# Task instructions:
Copy out every line exactly as given.

# Supplied data:

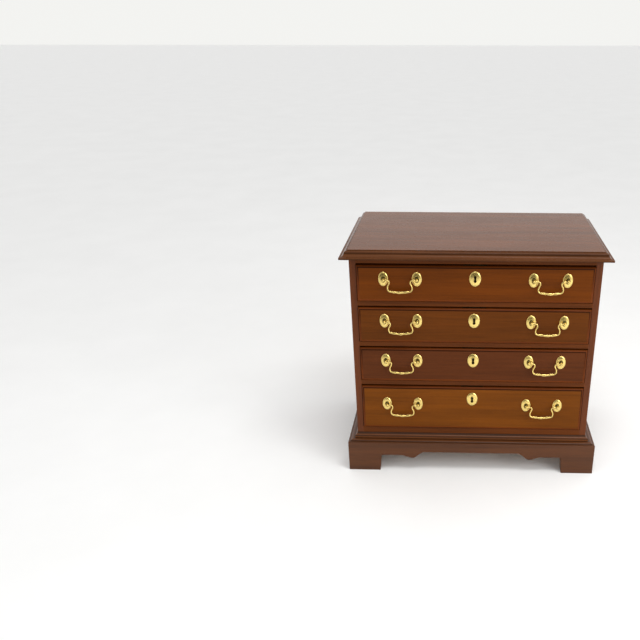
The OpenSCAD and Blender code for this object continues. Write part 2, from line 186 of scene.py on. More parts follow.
def round_arrises(obj, width, angle):
    """Rounds the edges that are sharper than an angle, so that they catch the light."""
    if width:
        bevel = obj.modifiers.new("arris", "BEVEL")
        bevel.width = width * MM
        bevel.segments = 2
        bevel.limit_method = "ANGLE"
        bevel.angle_limit = math.radians(angle)


def soften(obj, arris):
    """Rounds the arrises a little and smooths curved faces."""
    obj.data.shade_smooth()
    obj.data.set_sharp_from_angle(angle=math.radians(SMOOTH_ANGLE))
    round_arrises(obj, arris, SMOOTH_ANGLE)
    normals = obj.modifiers.new("normals", "WEIGHTED_NORMAL")
    normals.keep_sharp = True


def make_piece(name, shape, body, nodes, material, cuts=(), arris=0):
    """A finished piece that rides on a body and stands for CAD nodes."""
    obj = new_object(name, new_mesh(name, shape))
    for cut in cuts:
        carve(obj, cut)
    obj.data.materials.clear()
    obj.data.materials.append(material)
    soften(obj, arris)
    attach(obj, body)
    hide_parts(*nodes)
    return obj


def paint(obj, name, value_at):
    """Stores a value for each point, worked out from its place in millimetres."""
    attribute = obj.data.attributes.new(name, "FLOAT", "POINT")
    for vertex, item in zip(obj.data.vertices, attribute.data):
        item.value = value_at((vertex.co - CASE_ORIGIN) / MM)


def paint_rings(obj, count, values):
    """Stores the brass's darkening (patina and painted shade) for a shape made of rings of count points,
    with 0 past the listed rings.
    """
    attribute = obj.data.attributes.new("patina_and_shade", "FLOAT", "POINT")
    for k, item in enumerate(attribute.data):
        ring = k // count
        item.value = values[ring] if ring < len(values) else 0.0


def dress_node(node, material, arris=0.3):
    """Keeps a CAD node as it is, with a finished material and its arrises rounded."""
    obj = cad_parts[node]
    obj.data.materials.clear()
    obj.data.materials.append(material)
    round_arrises(obj, arris, BOARD_ANGLE)


# ---------------------------------------------------------------- materials


def add_node(tree, kind, inputs=None, **settings):
    """Adds a node, sets its properties, and feeds its inputs with values or other nodes' outputs."""
    made = tree.nodes.new(kind)
    for key, value in settings.items():
        setattr(made, key, value)
    for key, value in (inputs or {}).items():
        if isinstance(value, bpy.types.NodeSocket):
            tree.links.new(value, made.inputs[key])
        else:
            made.inputs[key].default_value = value
    return made


def new_material(name):
    """An empty material: its node tree and its surface shader."""
    material = bpy.data.materials.new(name)
    material.use_nodes = True
    tree = material.node_tree
    return material, tree, tree.nodes["Principled BSDF"]


def shade(colour, factor):
    """The colour made lighter or darker, as an opaque colour."""
    return tuple(min(1.0, channel * factor) for channel in colour[:3]) + (1.0,)


def ramp(tree, factor, stops):
    """Colour ramp from (position, colour) stops."""
    made = add_node(tree, "ShaderNodeValToRGB", {"Fac": factor})
    elements = made.color_ramp.elements
    while len(elements) < len(stops):
        elements.new(0.5)
    for element, (position, colour) in zip(elements, stops):
        element.position = position
        element.color = colour
    return made.outputs["Color"]


def grey_ramp(tree, factor, low, high, low_value=0.0, high_value=1.0):
    """Stretches a factor so that low and high become the two values, as a map range node."""
    made = add_node(tree, "ShaderNodeMapRange", {
        "Value": factor, "From Min": low, "From Max": high, "To Min": low_value, "To Max": high_value})
    return made.outputs["Result"]


def blend_value(tree, operation, a, b):
    return add_node(tree, "ShaderNodeMath", {0: a, 1: b}, operation=operation).outputs[0]


def blend_colour(tree, mode, factor, a, b):
    made = add_node(tree, "ShaderNodeMix", data_type="RGBA", blend_type=mode)
    for socket, value in (("Factor_Float", factor), ("A_Color", a), ("B_Color", b)):
        target = next(s for s in made.inputs if s.identifier == socket)
        if isinstance(value, bpy.types.NodeSocket):
            tree.links.new(value, target)
        else:
            target.default_value = value
    return next(s for s in made.outputs if s.identifier == "Result_Color")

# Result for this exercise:
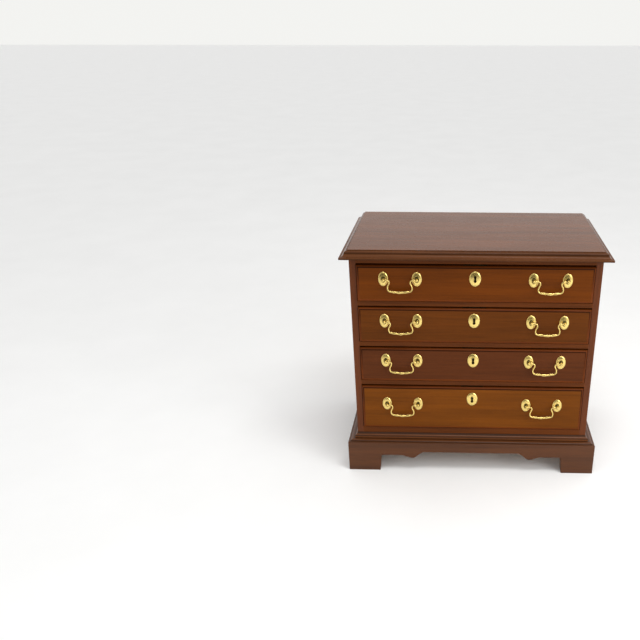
The OpenSCAD and Blender code for this object continues. Write part 2, from line 186 of scene.py on. More parts follow.
def round_arrises(obj, width, angle):
    """Rounds the edges that are sharper than an angle, so that they catch the light."""
    if width:
        bevel = obj.modifiers.new("arris", "BEVEL")
        bevel.width = width * MM
        bevel.segments = 2
        bevel.limit_method = "ANGLE"
        bevel.angle_limit = math.radians(angle)


def soften(obj, arris):
    """Rounds the arrises a little and smooths curved faces."""
    obj.data.shade_smooth()
    obj.data.set_sharp_from_angle(angle=math.radians(SMOOTH_ANGLE))
    round_arrises(obj, arris, SMOOTH_ANGLE)
    normals = obj.modifiers.new("normals", "WEIGHTED_NORMAL")
    normals.keep_sharp = True


def make_piece(name, shape, body, nodes, material, cuts=(), arris=0):
    """A finished piece that rides on a body and stands for CAD nodes."""
    obj = new_object(name, new_mesh(name, shape))
    for cut in cuts:
        carve(obj, cut)
    obj.data.materials.clear()
    obj.data.materials.append(material)
    soften(obj, arris)
    attach(obj, body)
    hide_parts(*nodes)
    return obj


def paint(obj, name, value_at):
    """Stores a value for each point, worked out from its place in millimetres."""
    attribute = obj.data.attributes.new(name, "FLOAT", "POINT")
    for vertex, item in zip(obj.data.vertices, attribute.data):
        item.value = value_at((vertex.co - CASE_ORIGIN) / MM)


def paint_rings(obj, count, values):
    """Stores the brass's darkening (patina and painted shade) for a shape made of rings of count points,
    with 0 past the listed rings.
    """
    attribute = obj.data.attributes.new("patina_and_shade", "FLOAT", "POINT")
    for k, item in enumerate(attribute.data):
        ring = k // count
        item.value = values[ring] if ring < len(values) else 0.0


def dress_node(node, material, arris=0.3):
    """Keeps a CAD node as it is, with a finished material and its arrises rounded."""
    obj = cad_parts[node]
    obj.data.materials.clear()
    obj.data.materials.append(material)
    round_arrises(obj, arris, BOARD_ANGLE)


# ---------------------------------------------------------------- materials


def add_node(tree, kind, inputs=None, **settings):
    """Adds a node, sets its properties, and feeds its inputs with values or other nodes' outputs."""
    made = tree.nodes.new(kind)
    for key, value in settings.items():
        setattr(made, key, value)
    for key, value in (inputs or {}).items():
        if isinstance(value, bpy.types.NodeSocket):
            tree.links.new(value, made.inputs[key])
        else:
            made.inputs[key].default_value = value
    return made


def new_material(name):
    """An empty material: its node tree and its surface shader."""
    material = bpy.data.materials.new(name)
    material.use_nodes = True
    tree = material.node_tree
    return material, tree, tree.nodes["Principled BSDF"]


def shade(colour, factor):
    """The colour made lighter or darker, as an opaque colour."""
    return tuple(min(1.0, channel * factor) for channel in colour[:3]) + (1.0,)


def ramp(tree, factor, stops):
    """Colour ramp from (position, colour) stops."""
    made = add_node(tree, "ShaderNodeValToRGB", {"Fac": factor})
    elements = made.color_ramp.elements
    while len(elements) < len(stops):
        elements.new(0.5)
    for element, (position, colour) in zip(elements, stops):
        element.position = position
        element.color = colour
    return made.outputs["Color"]


def grey_ramp(tree, factor, low, high, low_value=0.0, high_value=1.0):
    """Stretches a factor so that low and high become the two values, as a map range node."""
    made = add_node(tree, "ShaderNodeMapRange", {
        "Value": factor, "From Min": low, "From Max": high, "To Min": low_value, "To Max": high_value})
    return made.outputs["Result"]


def blend_value(tree, operation, a, b):
    return add_node(tree, "ShaderNodeMath", {0: a, 1: b}, operation=operation).outputs[0]


def blend_colour(tree, mode, factor, a, b):
    made = add_node(tree, "ShaderNodeMix", data_type="RGBA", blend_type=mode)
    for socket, value in (("Factor_Float", factor), ("A_Color", a), ("B_Color", b)):
        target = next(s for s in made.inputs if s.identifier == socket)
        if isinstance(value, bpy.types.NodeSocket):
            tree.links.new(value, target)
        else:
            target.default_value = value
    return next(s for s in made.outputs if s.identifier == "Result_Color")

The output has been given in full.